I have a pipeline that gets data from BigQuery and writes it to GCS, however, if I find any rejects I want to right them to a Bigquery table. I am collecting rejects into a global list variable and later loading the list into BigQuery table. This process works fine in when I run it locally as the pipelines were running in the right order. When I run it using dataflowrunner, it doesn't guarantee the order ( I want pipeline1 to run before pipeline2. Is there a way to have dependent pipelines in Dataflow using python? or Also please suggest if this can be solved in with better approach. Thanks in advance.

with beam.Pipeline(options=PipelineOptions(pipeline_args)) as pipeline1:
 
    data = (pipeline1
               | 'get data' >> beam.io.Read(beam.io.BigQuerySource(query=...,use_standard_sql=True))
               | 'combine output to list' >> beam.combiners.ToList()
               | 'tranform' >> beam.Map(lambda x: somefunction)  # Collecting rejects in the except block of this method to a global list variable
               ....etc
               | 'to gcs' >> beam.io.WriteToText(output)
               )

# Loading the rejects gathered in the above pipeline to Biquery
with beam.Pipeline(options=PipelineOptions(pipeline_args)) as pipeline2:
    rejects = (pipeline2
                    | 'create pipeline' >> beam.Create(reject_list)
                    | 'to json format' >> beam.Map(lambda data: {.....})
                    | 'to bq' >> beam.io.WriteToBigQuery(....)
                    )

Solution

  • You can do something like that, but with only 1 pipeline, and some additional code in the transformation.

    The beam.Map(lambda x: somefunction) should have two outputs: the one that is written to GCS, and the rejected elements that will be eventually written to BigQuery.

    For that, your transform function would have to return a TaggedOutput.

    There is an example in the Beam Programming Guide: https://beam.apache.org/documentation/programming-guide/#multiple-outputs-dofn

    The second PCollection, you can then write to BigQuery.

    You don't need to have a Create in this second branch of the pipeline.

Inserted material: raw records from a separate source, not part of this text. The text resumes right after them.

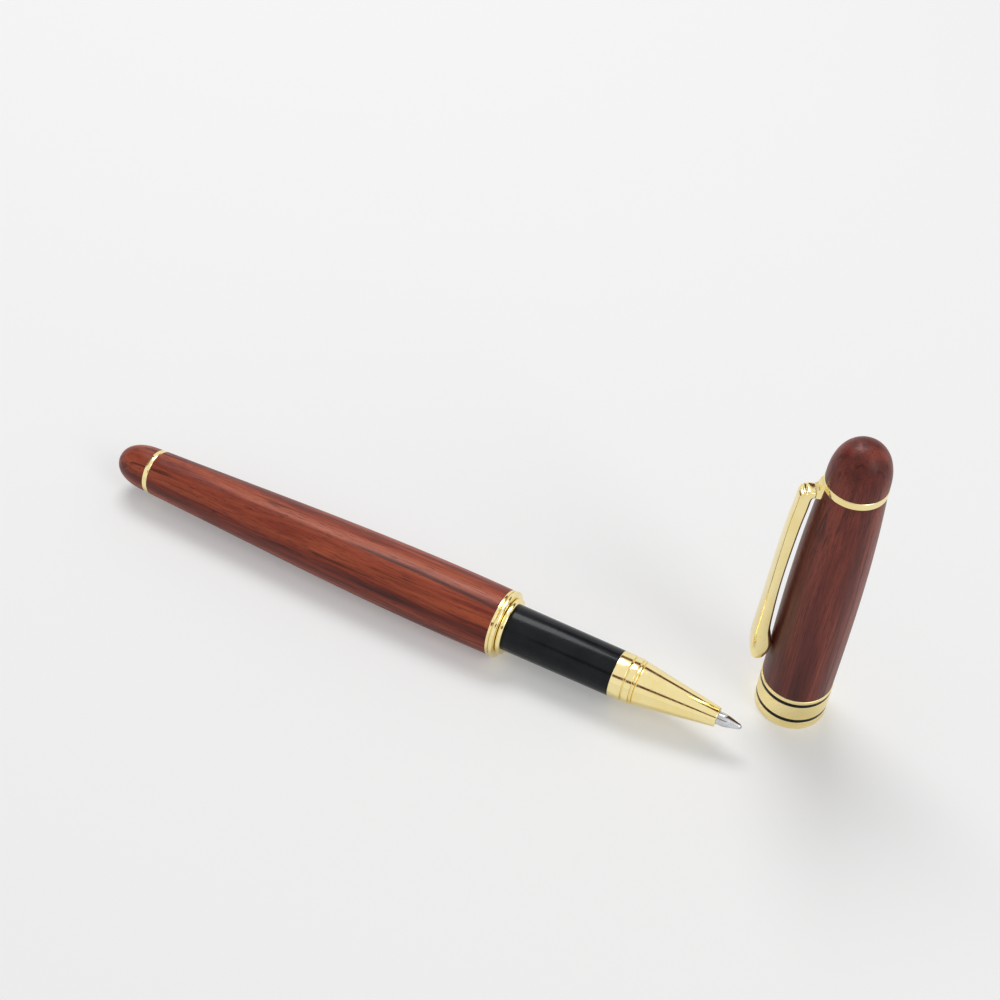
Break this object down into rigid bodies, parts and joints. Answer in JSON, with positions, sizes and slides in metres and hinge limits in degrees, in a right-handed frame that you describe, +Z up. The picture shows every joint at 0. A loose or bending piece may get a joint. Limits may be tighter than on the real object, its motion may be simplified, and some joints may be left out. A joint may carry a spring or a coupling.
{
  "type": "rollerball pen",
  "caption": "Rollerball pen with turned rosewood barrel, gold-plated fittings, black grip and a separate clip cap standing on its rim.",
  "frame": {"origin": "middle of the ground under the whole part, the lying pen and the standing cap together", "axes": "+X along the lying pen towards its writing tip, +Z up, +Y towards the side where the cap stands"},
  "size_m": [0.137, 0.0269, 0.0622],
  "materials": {
    "barrel_wood": "satin lacquered rosewood, grain along the pen",
    "cap_wood": "satin lacquered dark rosewood, grain along the cap",
    "polished_gold": "polished pale gold plate with fine handling marks",
    "satin_gold": "satin gold plate, fine lines round the band",
    "brass": "turned brass",
    "black_lacquer": "gloss black lacquer",
    "black_enamel": "gloss black inlay",
    "black_plastic": "matte",
    "white_plastic": "semi-matte",
    "ink_fibre": "ink-soaked fibre",
    "spring_steel": "drawn wire",
    "refill_steel": "satin",
    "tip_steel": "polished turned steel",
    "ball_carbide": "polished"
  },
  "bodies": {
    "barrel": {"barrel_sleeve": "barrel_wood", "barrel_tube": "brass", "barrel_socket": "brass", "centre_ring": "polished_gold", "rear_ring": "polished_gold", "end_plug": "brass", "rear_finial": "barrel_wood", "refill_spring": "spring_steel"},
    "refill": {"refill_tube": "refill_steel", "refill_plug": "white_plastic", "ink_reservoir": "ink_fibre", "refill_feeder": "white_plastic", "refill_tip": "tip_steel", "ink_wick": "ink_fibre"},
    "ball": {"writing_ball": "ball_carbide"},
    "section": {"section_tube": "brass", "section_ring": "polished_gold", "grip_sleeve": "black_lacquer", "front_ring": "polished_gold", "nose_cone": "polished_gold"},
    "cap": {"cap_band": "satin_gold", "cap_inlays": "black_enamel", "cap_snap_ring": "black_plastic", "cap_tube": "brass", "cap_sleeve": "cap_wood", "cap_liner": "black_plastic", "cap_plug": "brass", "cap_ring": "polished_gold", "cap_finial": "cap_wood"},
    "clip": {"clip": "polished_gold"}
  },
  "joints": [
    {"name": "section_advance", "type": "slide", "parent": "barrel", "child": "refill", "axis": [1, 0, 0], "range_m": [0, 0.006]},
    {"name": "section_turn", "type": "hinge", "parent": "refill", "child": "section", "pos_m": [0.0147, -0.00725, 0.0062], "axis": [1, 0, 0], "range_deg": [0, 1440]},
    {"name": "ball_roll", "type": "hinge", "parent": "refill", "child": "ball", "pos_m": [0.0575, -0.00725, 0.0062], "axis": [0, 1, 0], "continuous": true},
    {"name": "cap_lift", "type": "slide", "parent": "barrel", "child": "cap", "axis": [0, 0, 1], "range_m": [0, 0.07]},
    {"name": "clip_flex", "type": "hinge", "parent": "cap", "child": "clip", "pos_m": [0.05737, 0.00503, 0.0519], "axis": [-0.4067, 0.9135, 0], "range_deg": [0, 3], "stiffness_Nm_per_rad": 2, "springref_deg": -2.01}
  ],
  "couplings": [
    {"joint": "section_turn", "follows": "section_advance", "rad_per_m": 4188.8}
  ]
}
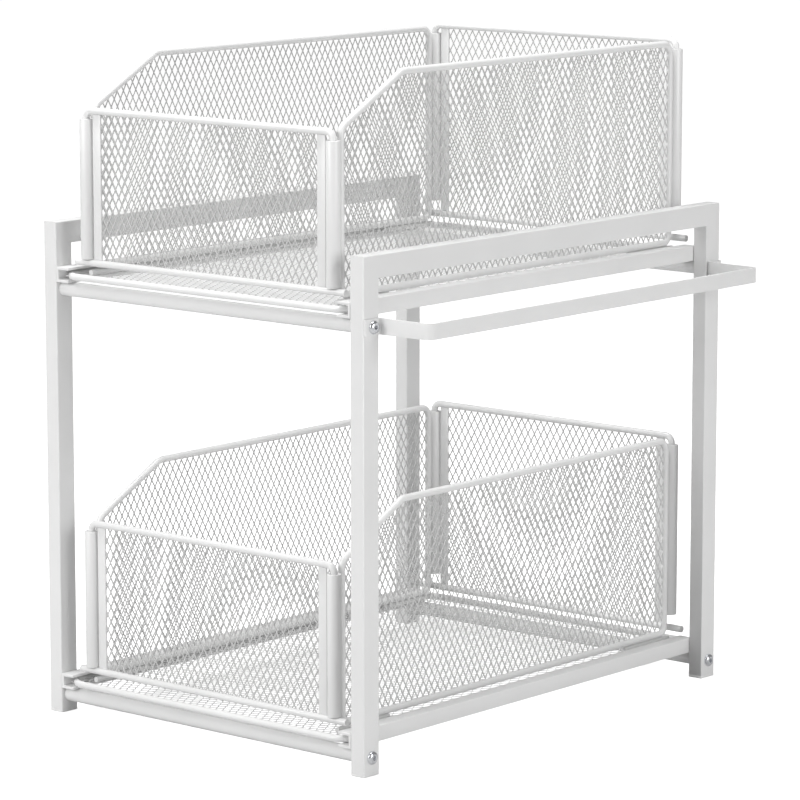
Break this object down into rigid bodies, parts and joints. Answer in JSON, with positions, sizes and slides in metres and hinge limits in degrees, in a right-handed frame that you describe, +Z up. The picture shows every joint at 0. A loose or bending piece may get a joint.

    The pipeline would be something like this:

    with beam.Pipeline(options=PipelineOptions(pipeline_args)) as pipeline1:
     
        data = (pipeline1
                   | 'get data' >> beam.io.Read(beam.io.BigQuerySource(query=...,use_standard_sql=True))
                   | 'combine output to list' >> beam.combiners.ToList()
                   | 'tranform' >> beam.Map(transform)  # Tagged output produced here
    
        pcoll_to_gcs = data.gcs_output
        pcoll_to_bq  = data.rejected
    
        pcoll_to_gcs | "to gcs" >> beam.io.WriteToText(output)
        pcoll_to_bq  | "to bq" >> beam.io.WriteToBigQuery(....)
    

    Then the transform function would be something like this

    def transform(element):
      if something_is_wrong_with_element:
        yield pvalue.TaggedOutput('rejected', element)
    
      transformed_element = ....
    
      yield pvalue.TaggedOutput('gcs_output', transformed_element)